### What to work on
Stop after the line with "CORNER_STEPS = 8": repeat exactly every line before it, beginning with the first, and that line itself.

Entries with model source code:
%%
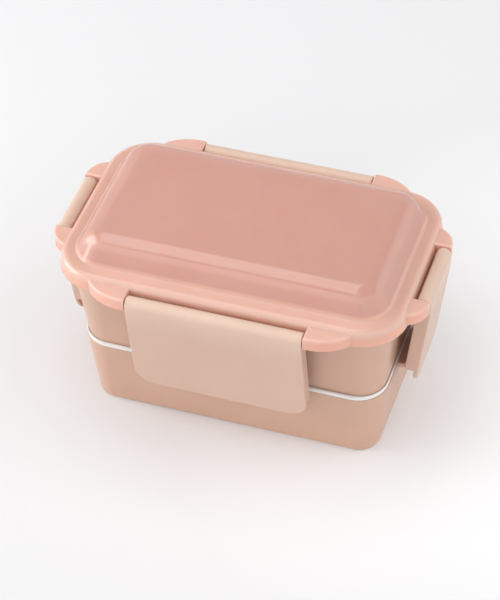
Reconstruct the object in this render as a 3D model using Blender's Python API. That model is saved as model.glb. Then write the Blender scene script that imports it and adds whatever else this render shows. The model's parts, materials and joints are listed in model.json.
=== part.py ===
"""A two-tier bento lunch box. A domed lid, held down by four hinged latches, closes the upper tier.
A white inner lid closes the lower tier, and the upper tier stands in its recess.

X runs along the box's length, -Y is its front and +Z is up. The origin is the centre of the base.
Every outline is the lid's rim outline moved inwards by an inset, so a piece that goes round the box
is a profile of (inset, height) points. An inset below zero is outside the rim.
"""

import math

import bmesh
import bpy

# Lid rim, seen from above
RIM_HALF_LENGTH = 0.0802
RIM_HALF_WIDTH = 0.04875
RIM_CORNER = 0.0209
CORNER_SHRINK = 0.9  # how much a corner's radius drops for each metre of inset
CORNER_STEPS = 8

# Heights
LOWER_TIER_TOP = 0.0376
INNER_LID_FLANGE = (0.0379, 0.0398)
UPPER_TIER_BASE = 0.0386
UPPER_TIER_TOP = 0.0830
SKIRT_BOTTOM = 0.0797
RIM_TOP = 0.0879
CROWN_TOP = 0.0998

# Tiers
WALL = 0.0018
LOWER_INSETS = (0.0118, 0.0079)  # outer wall at the base and at the top
UPPER_INSETS = (0.0091, 0.0046)  # outer wall at the base and just under the bead
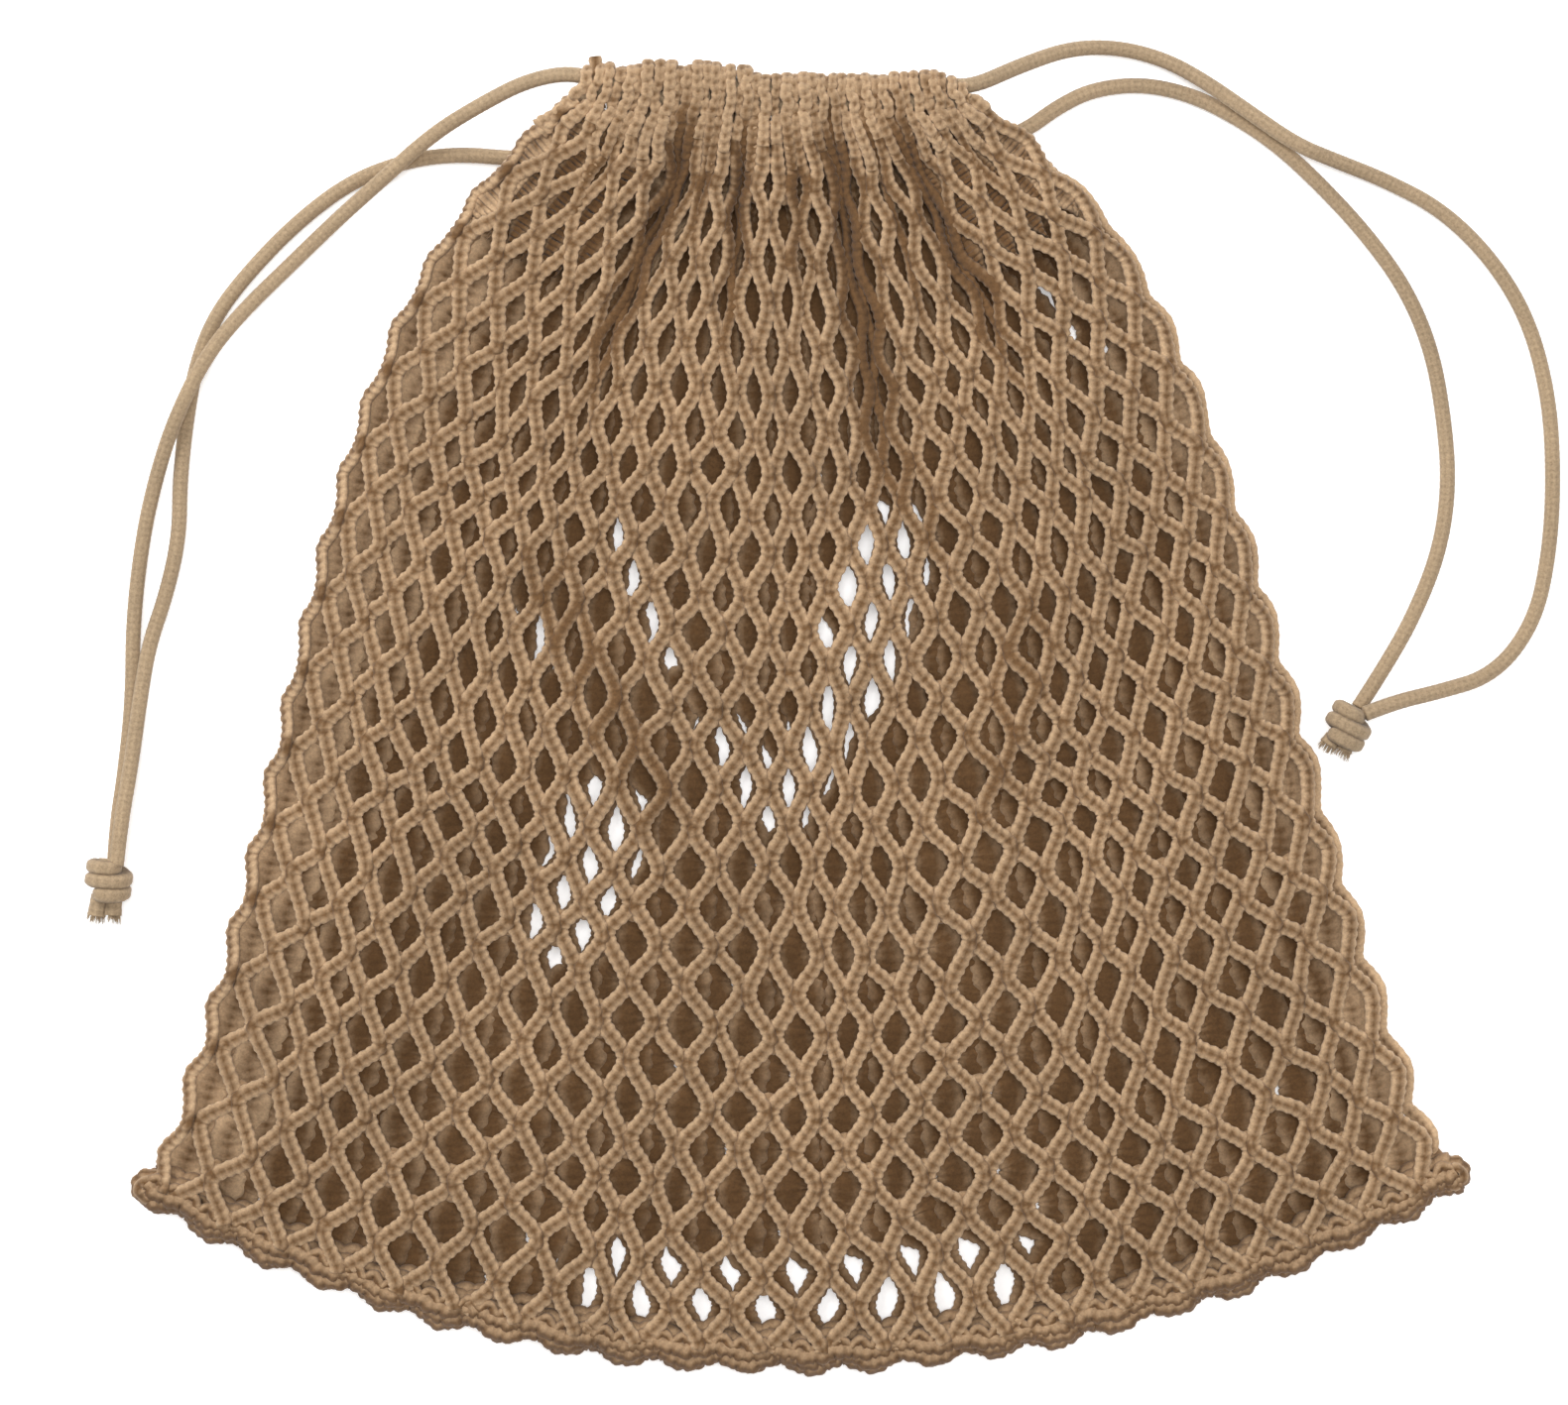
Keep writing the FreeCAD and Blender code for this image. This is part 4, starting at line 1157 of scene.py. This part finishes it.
def stage_material():
    """Plain white that glows a little, as a light table does."""
    material = bpy.data.materials.new("floor")
    material.use_nodes = True
    set_inputs(material.node_tree.nodes["Principled BSDF"], {
        "Base Color": (0.93, 0.93, 0.93, 1), "Roughness": 0.9,
        "Emission Color": (1, 1, 1, 1), "Emission Strength": FLOOR_GLOW})
    return material


def stage_object(name, points, faces, material):
    """An object of the surroundings, no part of the bag."""
    mesh = bpy.data.meshes.new(name)
    mesh.from_pydata(points, [], faces)
    mesh.polygons.foreach_set("use_smooth", [True] * len(faces))
    mesh.materials.append(material)
    made = new_object(name, mesh)


def make_floor():
    """A flat white floor, and round it a surface that bends up into a low wall."""
    material = stage_material()
    corners = [(x * FLOOR_HALF, y * FLOOR_HALF, FLOOR_LEVEL) for x, y in ((-1, -1), (1, -1), (1, 1), (-1, 1))]
    stage_object("floor", corners, [(0, 1, 2, 3)], material)
    bend = np.linspace(0, math.pi / 2, 13)
    radii = list(BACKDROP_RADIUS - BACKDROP_BEND * (1 - np.sin(bend))) + [BACKDROP_RADIUS]
    heights = list(BACKDROP_BEND * (1 - np.cos(bend))) + [BACKDROP_TOP]
    count = BACKDROP_SIDES
    points = [(radius * math.cos(angle), radius * math.sin(angle), height + BACKDROP_LEVEL)
              for radius, height in zip(radii, heights) for angle in ring_angles(count)[0]]
    faces = [(row * count + i, row * count + (i + 1) % count, (row + 1) * count + (i + 1) % count,
              (row + 1) * count + i) for row in range(len(radii) - 1) for i in range(count)]
    stage_object("backdrop", points, faces, material)


def area_light(name, place, size, power):
    """A square light that points at the bag's middle."""
    data = bpy.data.lights.new(name, "AREA")
    data.shape = "SQUARE"
    data.size = size
    data.energy = power
    light = new_object(name, data)
    light.location = place
    light.rotation_mode = "QUATERNION"
    light.rotation_quaternion = (-Vector(place)).to_track_quat("-Z", "Y")


def make_world():
    """Even white light from all round."""
    world = bpy.data.worlds.new("studio")
    world.use_nodes = True
    set_inputs(world.node_tree.nodes["Background"], {"Color": (1, 1, 1, 1), "Strength": AMBIENT})
    bpy.context.scene.world = world


make_floor()
for light in LIGHTS:
    area_light(*light)
make_world()
bpy.context.scene.view_settings.view_transform = "Standard"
%%
### Worked answer
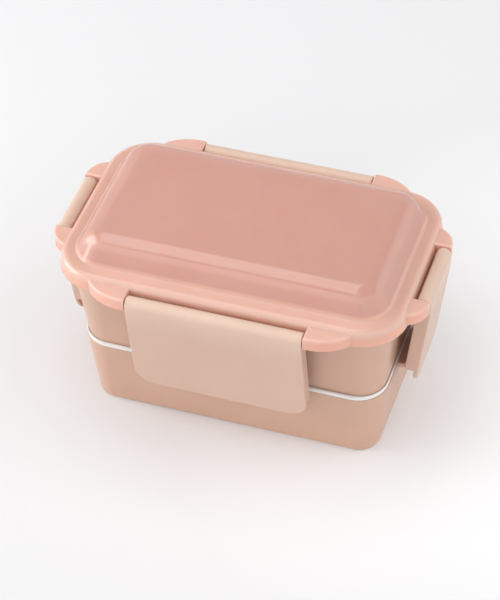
Reconstruct the object in this render as a 3D model using Blender's Python API. That model is saved as model.glb. Then write the Blender scene script that imports it and adds whatever else this render shows. The model's parts, materials and joints are listed in model.json.
=== part.py ===
"""A two-tier bento lunch box. A domed lid, held down by four hinged latches, closes the upper tier.
A white inner lid closes the lower tier, and the upper tier stands in its recess.

X runs along the box's length, -Y is its front and +Z is up. The origin is the centre of the base.
Every outline is the lid's rim outline moved inwards by an inset, so a piece that goes round the box
is a profile of (inset, height) points. An inset below zero is outside the rim.
"""

import math

import bmesh
import bpy

# Lid rim, seen from above
RIM_HALF_LENGTH = 0.0802
RIM_HALF_WIDTH = 0.04875
RIM_CORNER = 0.0209
CORNER_SHRINK = 0.9  # how much a corner's radius drops for each metre of inset
CORNER_STEPS = 8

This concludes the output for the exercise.